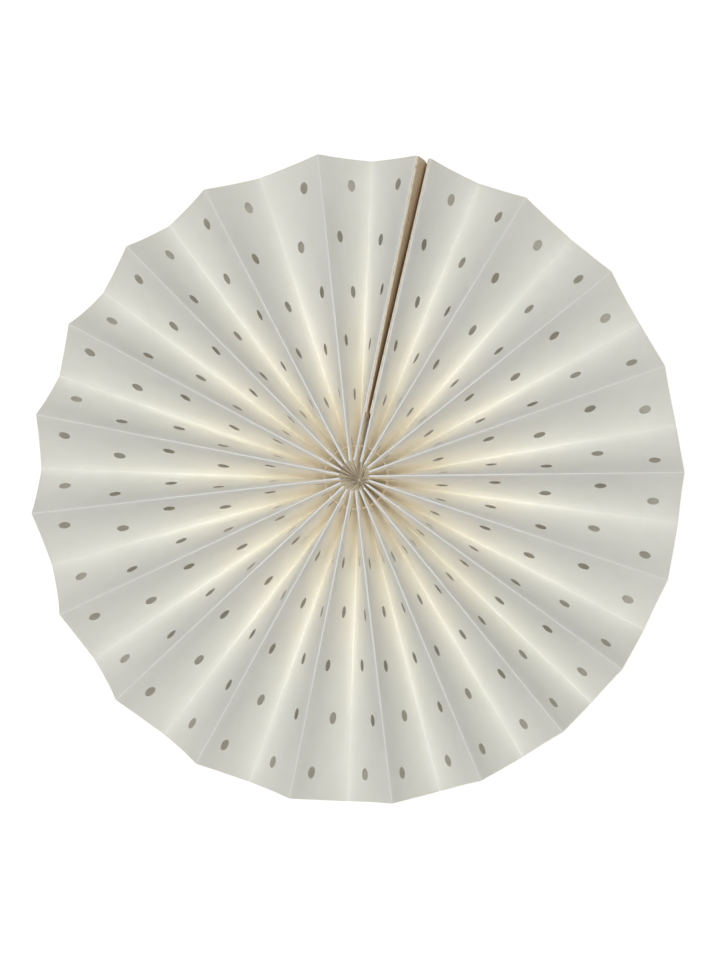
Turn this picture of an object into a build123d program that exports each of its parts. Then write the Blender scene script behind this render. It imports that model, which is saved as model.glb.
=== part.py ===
from build123d import *
import os
from math import asin, atan2, cos, degrees, hypot, radians, sin, sqrt

# Paper fan rosette, lying on its back with its front up.
# One long strip of punched heavy paper is folded like an accordion and gathered into a ring by a
# thread through the holes nearest the hub. The strip's two ends meet at a seam, where each end
# panel is a narrow flap, stiffened by a card glued to the side that faces the other end.

# Driving dimensions of the paper strip, in millimetres
paper_thickness = 0.3
strip_width = 144.5          # from the edge round the hub to the edge at the rim
panel_width = 37.0           # from one fold to the next
end_flap_width = 26.0        # what is left of the strip beyond its first and its last fold
crest_hub_radius = 5.5       # where the crests end round the middle
valley_hub_radius = 2.5      # the strip is drawn in closer at the back
valley_rim_inset = 1.0       # and its rim edge leans back as much less

# Driving dimensions of the punched holes
hole_diameter = 5.5
hole_sides = 7               # a many-sided cut with its corners on the punched circle
hole_rows = (11.0, 35.0, 58.5, 82.5, 107.0, 132.0)   # distances from the strip's hub edge
thread_hole_drop = 13.3      # from the crest to the row nearest the hub, punched through the stack
far_share = 0.65             # across the panel, for the first row beyond it and every second one
near_share = 0.35            # across the panel, for the rows between
hole_edge_margin = 3.0       # paper that a row must leave at the rim
punch_reach = 0.25           # how far a cut runs to each side of the paper's middle

# Driving dimensions of the seam
seam_bearing = 77.7          # degrees anticlockwise from +X
first_crest_offset = 2.9     # from the seam to the strip's first crest, at the rim
last_crest_offset = 4.0      # from the seam to the strip's last crest, at the rim
card_thickness = 0.8
card_gap = 0.6               # between the two cards, along their lower edges

# Driving dimensions of the gathering thread
thread_diameter = 1.0
thread_clearance = 0.2       # from the thread to the hub side of its holes
thread_sides = 6
knot_diameter = 1.8
knot_length = 0.7            # pressed flat between two panels
knot_chamfer = 0.2

# How far each panel opens at the rim, in degrees, clockwise from the seam. Folding by hand leaves
# them uneven. They are shared out so that the ring closes.
panel_openings = (
    8.5, 9.5, 10.0, 10.0, 9.5, 9.5, 10.0, 9.0, 8.5, 10.5,
    9.5, 8.0, 8.0, 7.0, 8.5, 8.0, 8.0, 8.0, 8.5, 9.5,
    8.5, 9.0, 8.5, 9.5, 9.0, 9.0, 9.5, 9.0, 8.5, 9.0,
    8.0, 9.0, 8.0, 9.0, 8.0, 9.0, 9.5, 11.5, 9.0, 8.5,
)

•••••

= DESCRIPTION OF THE TASK =
Copy out the listing above, line by line and exactly, from its first line to the line holding "from math import", inclusive.

= CORRECT ANSWER =
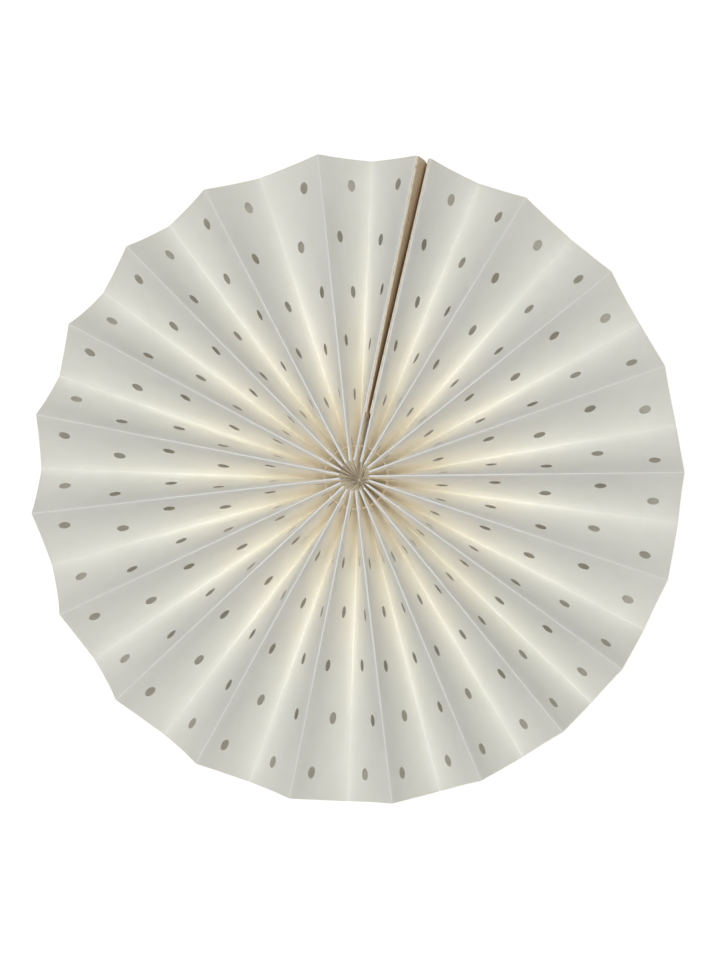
Turn this picture of an object into a build123d program that exports each of its parts. Then write the Blender scene script behind this render. It imports that model, which is saved as model.glb.
=== part.py ===
from build123d import *
import os
from math import asin, atan2, cos, degrees, hypot, radians, sin, sqrt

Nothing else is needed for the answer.